Incorporating features such as CarPlay, UI enhancements such as the new call screen, and several bug fixes, iOS 7.1 was the first major update to Apple's operating system since iOS 7 was released in June of last year.
Now Apple has released a seemingly small update in the form of iOS 7.1.1, which contains several bug fixes—including one for a major security bug.
Just a couple of months ago, Apple issued an iOS 7.0.6 update in order to fix a security issue that could potentially allow hackers to steal usernames/passwords, read through your emails, and collect other private information. Much like the Heartbleed bug that sent widespread panic across the internet, this iOS bug allowed hackers to capture any information being sent through SSL—which is meant to secure your information when it's sent from your device to any server. All they had to do was create a program that masked itself as "trusted" and collect information through a method known as man-in-the-middle attacks.

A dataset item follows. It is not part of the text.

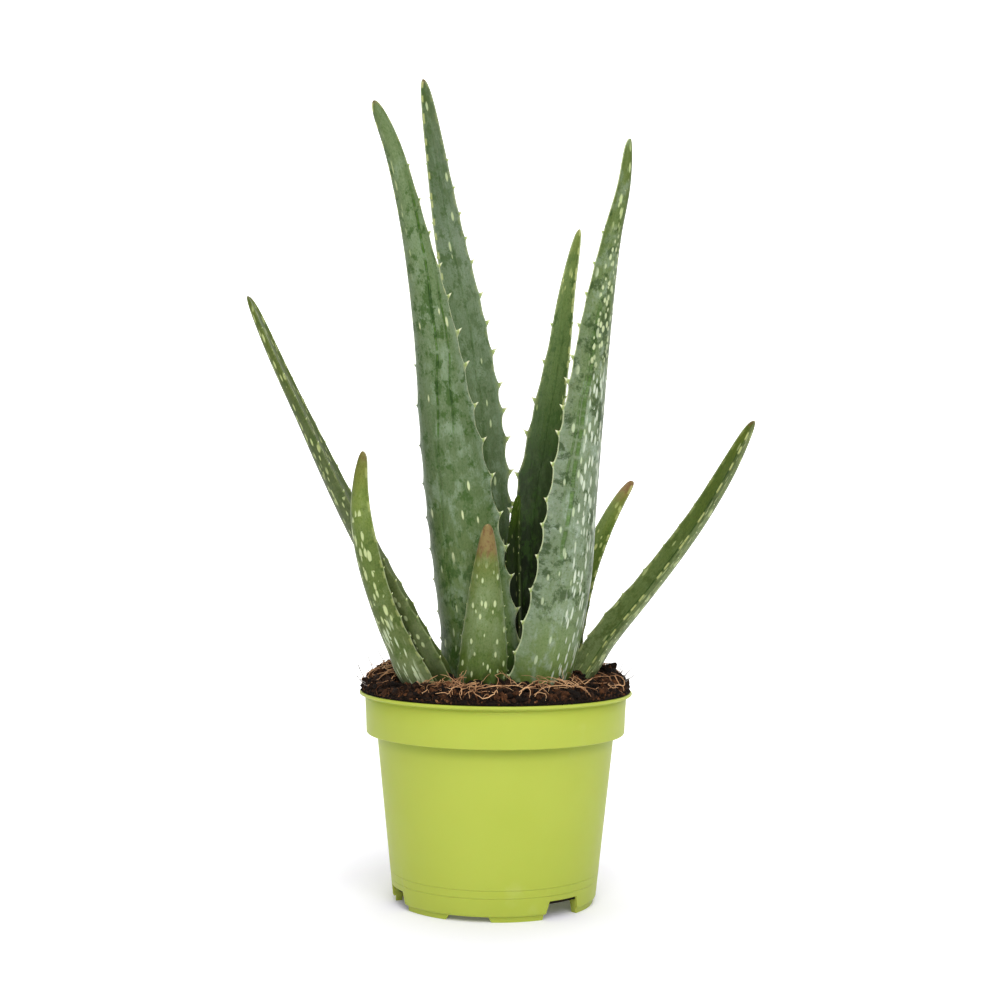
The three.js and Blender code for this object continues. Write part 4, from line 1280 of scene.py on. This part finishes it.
class ALOE_OT_stage(bpy.types.Operator):
    """Sets up the plain floor and backdrop, the soft studio light and the camera"""

    bl_idname = "aloe.stage"
    bl_label = "Stage"

    def execute(self, context):
        stage, scene = context.scene.aloe_stage, context.scene
        deselect_all()
        bpy.ops.mesh.primitive_plane_add(size=5)
        floor = context.object
        floor.name = "floor_and_backdrop"
        select_only(floor.data, "edges", lambda edge: all(
            floor.data.vertices[v].co.y > 0 for v in edge.vertices))
        bpy.ops.mesh.select_mode(type="EDGE")
        bpy.ops.mesh.extrude_region_move(TRANSFORM_OT_translate={"value": (0, 0, 3.0)})
        bpy.ops.object.mode_set(mode="OBJECT")
        bend = floor.modifiers.new("bend", "BEVEL")
        bend.width, bend.segments, bend.limit_method = 1.2, 24, "ANGLE"
        apply_modifiers(floor)
        bpy.ops.object.shade_smooth()
        floor.data.materials.append(paper(stage))
        floor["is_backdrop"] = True

        world = bpy.data.worlds.new("studio")
        world.use_nodes = True
        background = world.node_tree.nodes["Background"].inputs
        background[0].default_value, background[1].default_value = (1, 1, 1, 1), 0.3 * stage.light
        scene.world = world
        middle = (0, 0, 0.17)
        softbox("key_light", (0.3, -1.6, 1.55), middle, 1.6, 38 * stage.light)
        softbox("fill_light", (-1.3, -0.8, 0.9), middle, 0.9, 2 * stage.light)
        softbox("top_light", (0.0, 0.1, 2.3), middle, 1.8, 16 * stage.light)

        lens = bpy.data.cameras.new("camera")
        lens.sensor_width, lens.lens = 36, stage.lens
        lens.clip_start, lens.clip_end = 0.01, 20
        camera = bpy.data.objects.new("camera", lens)
        aside, pitch, roll = 0.00121, math.radians(0.51), math.radians(-0.45)
        ahead = Vector((0, math.cos(pitch), -math.sin(pitch)))
        level, upright = Vector((1, 0, 0)), Vector((0, math.sin(pitch), math.cos(pitch)))
        right = level * math.cos(roll) - upright * math.sin(roll)
        up = level * math.sin(roll) + upright * math.cos(roll)
        turn = Matrix((right, up, -ahead)).transposed().to_4x4()
        place = Matrix.Translation((aside, -stage.camera_distance, stage.camera_height))
        camera.matrix_world = place @ turn
        scene.collection.objects.link(camera)
        scene.camera = camera
        scene.view_settings.view_transform = "Standard"
        return {"FINISHED"}


# --- Panel and registration ---


class ALOE_PT_builder(bpy.types.Panel):
    """Lists the settings and the building steps"""

    bl_label = "Potted aloe"
    bl_idname = "ALOE_PT_builder"
    bl_space_type = "VIEW_3D"
    bl_region_type = "UI"
    bl_category = "Aloe"

    def draw(self, context):
        for name, settings in SETTINGS.items():
            box = self.layout.box()
            for key in settings.__annotations__:
                box.prop(getattr(context.scene, name), key)
        for step in STEPS:
            self.layout.operator(step.bl_idname)


SETTINGS = {
    "aloe_pot": AloePotSettings,
    "aloe_soil": AloeSoilSettings,
    "aloe_leaves": AloeLeafSettings,
    "aloe_stage": AloeStageSettings,
}
STEPS = (
    ALOE_OT_stage, ALOE_OT_pot, ALOE_OT_stem, ALOE_OT_leaves, ALOE_OT_soil, ALOE_OT_soil_crumbs,
    ALOE_OT_soil_fibres,
)


def register():
    for name, settings in SETTINGS.items():
        bpy.utils.register_class(settings)
        setattr(bpy.types.Scene, name, bpy.props.PointerProperty(type=settings))
    for step in (*STEPS, ALOE_PT_builder):
        bpy.utils.register_class(step)


def unregister():
    for step in (*STEPS, ALOE_PT_builder):
        bpy.utils.unregister_class(step)
    for name, settings in SETTINGS.items():
        delattr(bpy.types.Scene, name)
        bpy.utils.unregister_class(settings)


def corners(box):
    """A box's two corners as plain lists of numbers."""
    return [[float(c) for c in corner] for corner in box]


def main():
    register()
    bpy.ops.aloe.stage()
    bpy.ops.aloe.pot()
    bpy.ops.aloe.stem()
    bpy.ops.aloe.leaves()
    bpy.ops.aloe.soil()
    bpy.ops.aloe.soil_crumbs()
    bpy.ops.aloe.soil_fibres()
    {"cad": corners(CAD_BOX), "visual": corners(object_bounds())}


if __name__ == "__main__":
    main()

Now, Apple is once again dealing with another vulnerability and they've been pretty hush about disclosing information, instead masking this most recent update as mostly "bug fixes". In this bug, hackers have the ability to bypass HTTPS encryption protections and monitor sensitive traffic being sent and received by any vulnerable devices. Working as a man-in-the-middle attack as well, the bug abuses the "triple handshake", which is used to secure connections and authenticate users. With this "triple handshake" attack, hackers can create two connections which have the same encryption keys and handshake. They then insert their own information into one connection and rewire it so that the private information may be forwarded between the victim and themselves, back and forth.
It should be noted that although this bug doesn't seem as serious as previous security flaws, that's only because it affects a smaller amount of applications. Regardless, it's still a major flaw, especially because the applications susceptible are mostly government and business apps.
If you're still running iOS 7.1 on your Apple device, you should update to iOS 7.1.1 immediately, in order to patch this most current security vulnerability.
As for improvements, this latest version of iOS enhances the Touch ID fingerprint recognition system (only for the iPhone 5S), which many complained became inaccurate and slow over time. According to early Twitter posts, Touch ID recognition is now much faster than before.
In addition, the bug fixes include a previous problem with keyboard responsiveness—dealing with the Bluetooth keyboard whenever the VoiceOver feature was enabled.
Finally, the update also includes support for new top-level domains like .camera and .photo in Safari, which probably hasn't been a big issue for most of you just yet, but it's a good step in the right direction considering the amount of top-level domains being created lately.